• **Written task**: Output the full material exactly as it appears here.

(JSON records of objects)
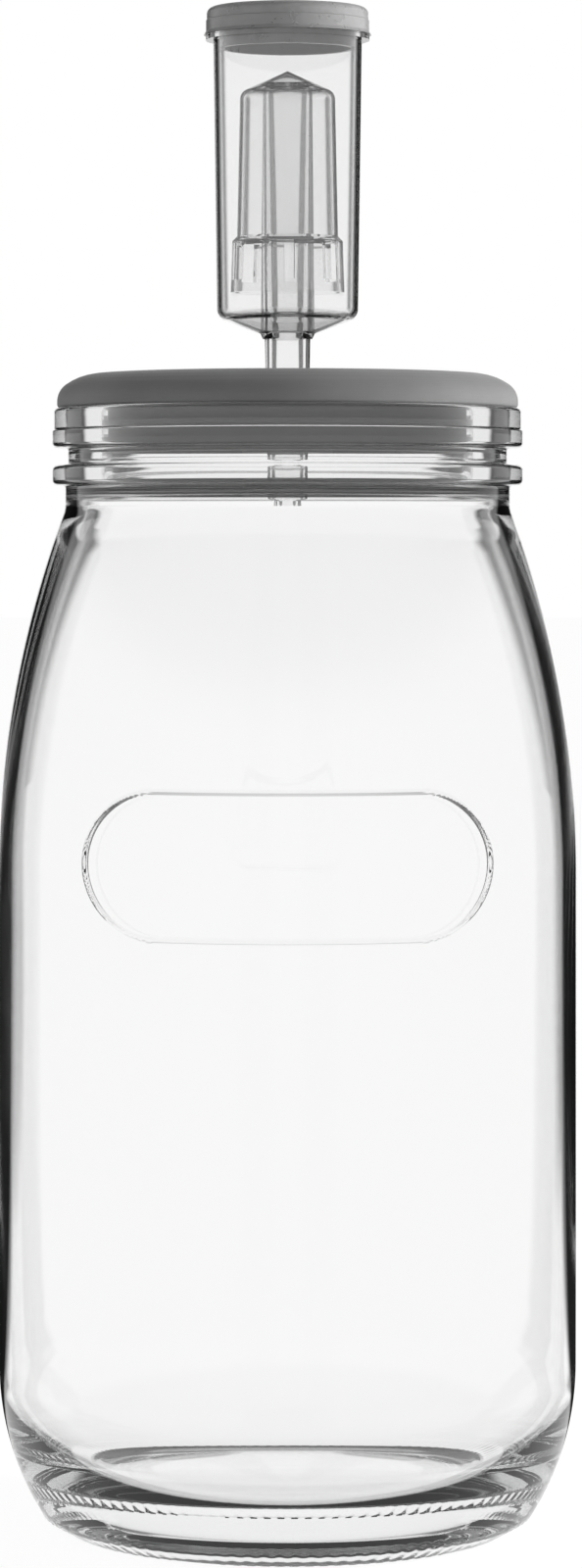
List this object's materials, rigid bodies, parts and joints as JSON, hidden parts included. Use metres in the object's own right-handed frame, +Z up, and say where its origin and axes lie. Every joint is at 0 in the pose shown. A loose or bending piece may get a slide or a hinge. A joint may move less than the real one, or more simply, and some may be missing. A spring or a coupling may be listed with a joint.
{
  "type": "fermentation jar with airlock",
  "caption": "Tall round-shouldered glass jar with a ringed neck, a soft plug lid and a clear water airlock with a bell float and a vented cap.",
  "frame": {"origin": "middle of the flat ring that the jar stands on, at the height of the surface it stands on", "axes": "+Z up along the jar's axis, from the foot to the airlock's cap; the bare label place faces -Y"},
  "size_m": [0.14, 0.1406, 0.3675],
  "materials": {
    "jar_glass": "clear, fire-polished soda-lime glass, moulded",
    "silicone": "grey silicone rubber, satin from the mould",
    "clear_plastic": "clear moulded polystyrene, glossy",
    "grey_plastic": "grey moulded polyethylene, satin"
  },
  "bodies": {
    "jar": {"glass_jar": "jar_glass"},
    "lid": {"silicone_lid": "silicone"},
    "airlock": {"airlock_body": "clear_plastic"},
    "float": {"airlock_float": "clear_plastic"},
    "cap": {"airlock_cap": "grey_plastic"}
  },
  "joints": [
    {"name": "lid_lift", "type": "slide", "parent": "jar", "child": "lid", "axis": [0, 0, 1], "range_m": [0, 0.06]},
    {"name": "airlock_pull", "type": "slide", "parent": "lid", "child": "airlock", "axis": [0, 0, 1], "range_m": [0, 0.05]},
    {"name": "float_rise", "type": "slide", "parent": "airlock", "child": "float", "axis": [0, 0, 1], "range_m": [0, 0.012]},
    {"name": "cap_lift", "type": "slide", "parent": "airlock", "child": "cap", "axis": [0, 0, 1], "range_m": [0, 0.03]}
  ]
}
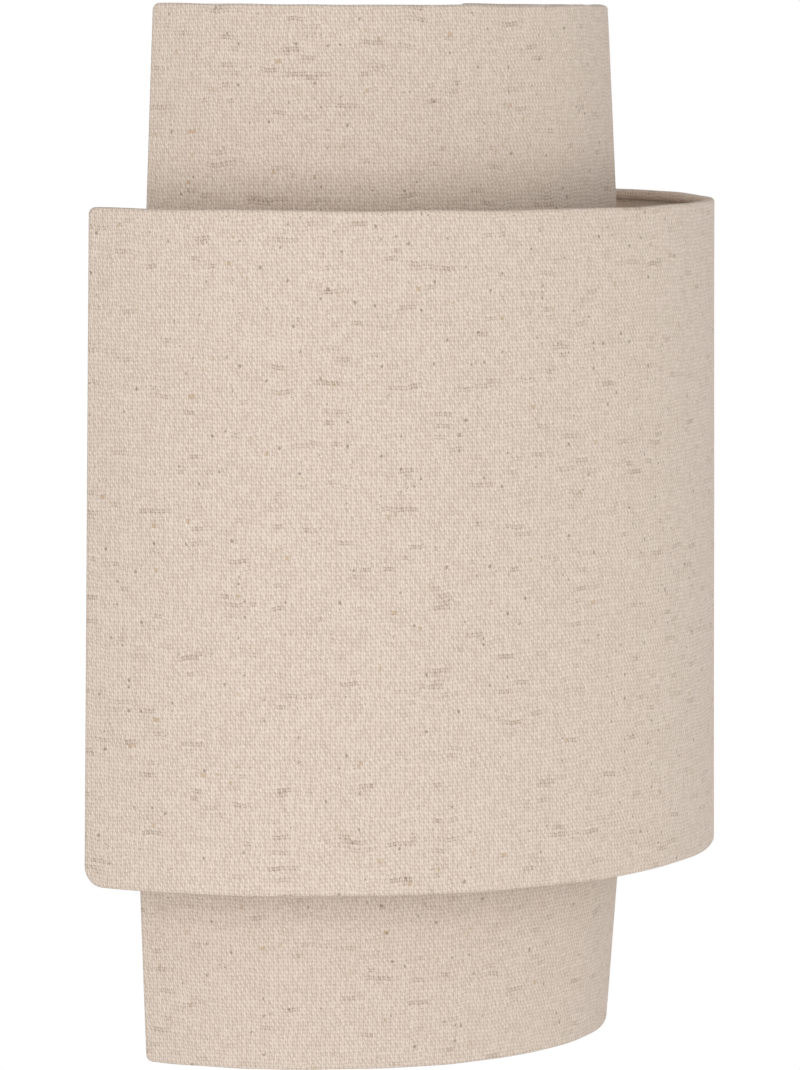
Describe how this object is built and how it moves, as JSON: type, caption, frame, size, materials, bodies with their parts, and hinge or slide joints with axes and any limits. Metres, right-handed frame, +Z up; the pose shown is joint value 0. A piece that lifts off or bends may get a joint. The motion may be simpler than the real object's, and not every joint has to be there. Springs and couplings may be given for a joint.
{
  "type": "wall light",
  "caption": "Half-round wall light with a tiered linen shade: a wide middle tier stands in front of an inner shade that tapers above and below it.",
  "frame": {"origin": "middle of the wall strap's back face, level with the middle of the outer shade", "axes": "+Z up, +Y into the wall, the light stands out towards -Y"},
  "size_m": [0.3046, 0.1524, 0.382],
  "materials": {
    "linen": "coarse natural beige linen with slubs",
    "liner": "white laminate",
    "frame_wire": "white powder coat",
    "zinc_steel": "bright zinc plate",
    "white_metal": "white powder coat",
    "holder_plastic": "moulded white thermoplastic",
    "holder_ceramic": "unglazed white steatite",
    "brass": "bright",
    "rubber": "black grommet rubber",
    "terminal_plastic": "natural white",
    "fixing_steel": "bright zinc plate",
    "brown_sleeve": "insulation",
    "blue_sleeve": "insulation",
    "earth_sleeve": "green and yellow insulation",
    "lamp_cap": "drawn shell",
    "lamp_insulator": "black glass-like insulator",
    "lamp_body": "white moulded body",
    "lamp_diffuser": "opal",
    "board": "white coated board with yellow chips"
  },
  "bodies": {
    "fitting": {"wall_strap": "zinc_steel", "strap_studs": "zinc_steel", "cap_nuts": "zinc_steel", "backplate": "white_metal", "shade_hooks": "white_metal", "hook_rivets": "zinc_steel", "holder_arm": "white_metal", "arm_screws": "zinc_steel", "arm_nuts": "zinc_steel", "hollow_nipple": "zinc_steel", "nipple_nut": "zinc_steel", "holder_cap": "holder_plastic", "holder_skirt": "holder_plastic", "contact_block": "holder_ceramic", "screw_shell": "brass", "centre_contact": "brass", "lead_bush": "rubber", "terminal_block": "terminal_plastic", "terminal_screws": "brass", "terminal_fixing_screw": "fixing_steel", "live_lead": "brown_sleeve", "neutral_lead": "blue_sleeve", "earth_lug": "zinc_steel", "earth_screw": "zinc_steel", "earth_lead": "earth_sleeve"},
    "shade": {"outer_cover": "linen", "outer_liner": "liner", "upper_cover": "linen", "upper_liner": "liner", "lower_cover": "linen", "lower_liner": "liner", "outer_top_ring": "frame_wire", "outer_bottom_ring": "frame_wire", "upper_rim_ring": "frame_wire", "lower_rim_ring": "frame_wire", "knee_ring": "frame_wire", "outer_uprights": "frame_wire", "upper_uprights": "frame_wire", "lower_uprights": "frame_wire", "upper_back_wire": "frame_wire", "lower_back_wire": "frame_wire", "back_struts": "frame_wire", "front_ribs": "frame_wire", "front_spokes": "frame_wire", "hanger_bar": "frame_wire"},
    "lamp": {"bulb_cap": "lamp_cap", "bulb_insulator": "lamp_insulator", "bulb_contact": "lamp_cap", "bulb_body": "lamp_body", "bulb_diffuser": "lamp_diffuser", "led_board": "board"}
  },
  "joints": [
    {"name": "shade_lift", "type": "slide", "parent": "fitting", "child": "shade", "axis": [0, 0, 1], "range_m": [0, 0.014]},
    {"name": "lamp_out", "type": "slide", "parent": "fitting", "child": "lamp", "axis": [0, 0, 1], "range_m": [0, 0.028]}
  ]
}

• **Reply**:
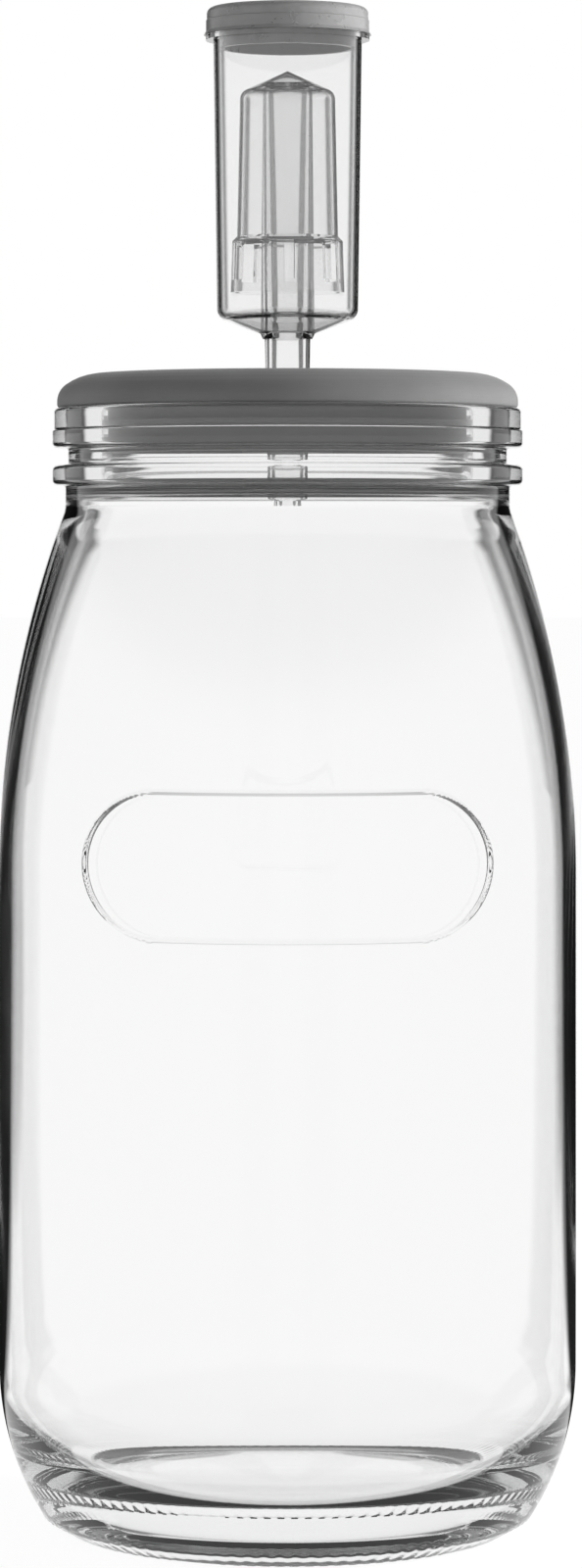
List this object's materials, rigid bodies, parts and joints as JSON, hidden parts included. Use metres in the object's own right-handed frame, +Z up, and say where its origin and axes lie. Every joint is at 0 in the pose shown. A loose or bending piece may get a slide or a hinge. A joint may move less than the real one, or more simply, and some may be missing. A spring or a coupling may be listed with a joint.
{
  "type": "fermentation jar with airlock",
  "caption": "Tall round-shouldered glass jar with a ringed neck, a soft plug lid and a clear water airlock with a bell float and a vented cap.",
  "frame": {"origin": "middle of the flat ring that the jar stands on, at the height of the surface it stands on", "axes": "+Z up along the jar's axis, from the foot to the airlock's cap; the bare label place faces -Y"},
  "size_m": [0.14, 0.1406, 0.3675],
  "materials": {
    "jar_glass": "clear, fire-polished soda-lime glass, moulded",
    "silicone": "grey silicone rubber, satin from the mould",
    "clear_plastic": "clear moulded polystyrene, glossy",
    "grey_plastic": "grey moulded polyethylene, satin"
  },
  "bodies": {
    "jar": {"glass_jar": "jar_glass"},
    "lid": {"silicone_lid": "silicone"},
    "airlock": {"airlock_body": "clear_plastic"},
    "float": {"airlock_float": "clear_plastic"},
    "cap": {"airlock_cap": "grey_plastic"}
  },
  "joints": [
    {"name": "lid_lift", "type": "slide", "parent": "jar", "child": "lid", "axis": [0, 0, 1], "range_m": [0, 0.06]},
    {"name": "airlock_pull", "type": "slide", "parent": "lid", "child": "airlock", "axis": [0, 0, 1], "range_m": [0, 0.05]},
    {"name": "float_rise", "type": "slide", "parent": "airlock", "child": "float", "axis": [0, 0, 1], "range_m": [0, 0.012]},
    {"name": "cap_lift", "type": "slide", "parent": "airlock", "child": "cap", "axis": [0, 0, 1], "range_m": [0, 0.03]}
  ]
}
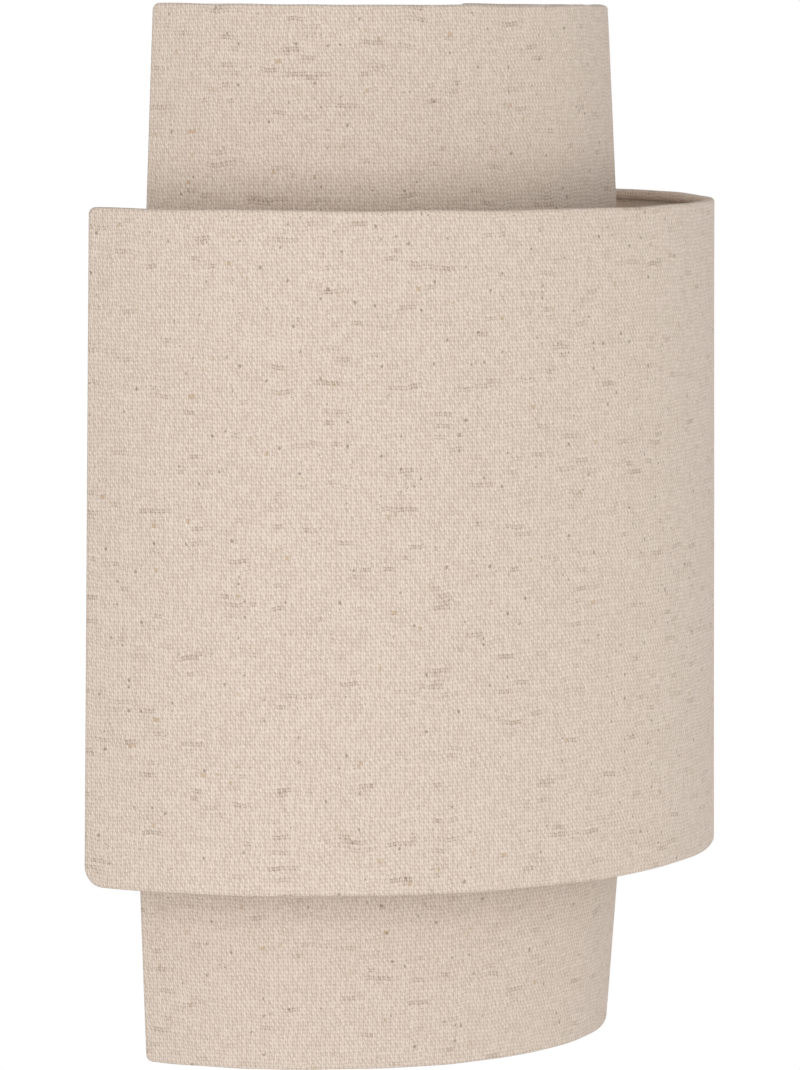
Describe how this object is built and how it moves, as JSON: type, caption, frame, size, materials, bodies with their parts, and hinge or slide joints with axes and any limits. Metres, right-handed frame, +Z up; the pose shown is joint value 0. A piece that lifts off or bends may get a joint. The motion may be simpler than the real object's, and not every joint has to be there. Springs and couplings may be given for a joint.
{
  "type": "wall light",
  "caption": "Half-round wall light with a tiered linen shade: a wide middle tier stands in front of an inner shade that tapers above and below it.",
  "frame": {"origin": "middle of the wall strap's back face, level with the middle of the outer shade", "axes": "+Z up, +Y into the wall, the light stands out towards -Y"},
  "size_m": [0.3046, 0.1524, 0.382],
  "materials": {
    "linen": "coarse natural beige linen with slubs",
    "liner": "white laminate",
    "frame_wire": "white powder coat",
    "zinc_steel": "bright zinc plate",
    "white_metal": "white powder coat",
    "holder_plastic": "moulded white thermoplastic",
    "holder_ceramic": "unglazed white steatite",
    "brass": "bright",
    "rubber": "black grommet rubber",
    "terminal_plastic": "natural white",
    "fixing_steel": "bright zinc plate",
    "brown_sleeve": "insulation",
    "blue_sleeve": "insulation",
    "earth_sleeve": "green and yellow insulation",
    "lamp_cap": "drawn shell",
    "lamp_insulator": "black glass-like insulator",
    "lamp_body": "white moulded body",
    "lamp_diffuser": "opal",
    "board": "white coated board with yellow chips"
  },
  "bodies": {
    "fitting": {"wall_strap": "zinc_steel", "strap_studs": "zinc_steel", "cap_nuts": "zinc_steel", "backplate": "white_metal", "shade_hooks": "white_metal", "hook_rivets": "zinc_steel", "holder_arm": "white_metal", "arm_screws": "zinc_steel", "arm_nuts": "zinc_steel", "hollow_nipple": "zinc_steel", "nipple_nut": "zinc_steel", "holder_cap": "holder_plastic", "holder_skirt": "holder_plastic", "contact_block": "holder_ceramic", "screw_shell": "brass", "centre_contact": "brass", "lead_bush": "rubber", "terminal_block": "terminal_plastic", "terminal_screws": "brass", "terminal_fixing_screw": "fixing_steel", "live_lead": "brown_sleeve", "neutral_lead": "blue_sleeve", "earth_lug": "zinc_steel", "earth_screw": "zinc_steel", "earth_lead": "earth_sleeve"},
    "shade": {"outer_cover": "linen", "outer_liner": "liner", "upper_cover": "linen", "upper_liner": "liner", "lower_cover": "linen", "lower_liner": "liner", "outer_top_ring": "frame_wire", "outer_bottom_ring": "frame_wire", "upper_rim_ring": "frame_wire", "lower_rim_ring": "frame_wire", "knee_ring": "frame_wire", "outer_uprights": "frame_wire", "upper_uprights": "frame_wire", "lower_uprights": "frame_wire", "upper_back_wire": "frame_wire", "lower_back_wire": "frame_wire", "back_struts": "frame_wire", "front_ribs": "frame_wire", "front_spokes": "frame_wire", "hanger_bar": "frame_wire"},
    "lamp": {"bulb_cap": "lamp_cap", "bulb_insulator": "lamp_insulator", "bulb_contact": "lamp_cap", "bulb_body": "lamp_body", "bulb_diffuser": "lamp_diffuser", "led_board": "board"}
  },
  "joints": [
    {"name": "shade_lift", "type": "slide", "parent": "fitting", "child": "shade", "axis": [0, 0, 1], "range_m": [0, 0.014]},
    {"name": "lamp_out", "type": "slide", "parent": "fitting", "child": "lamp", "axis": [0, 0, 1], "range_m": [0, 0.028]}
  ]
}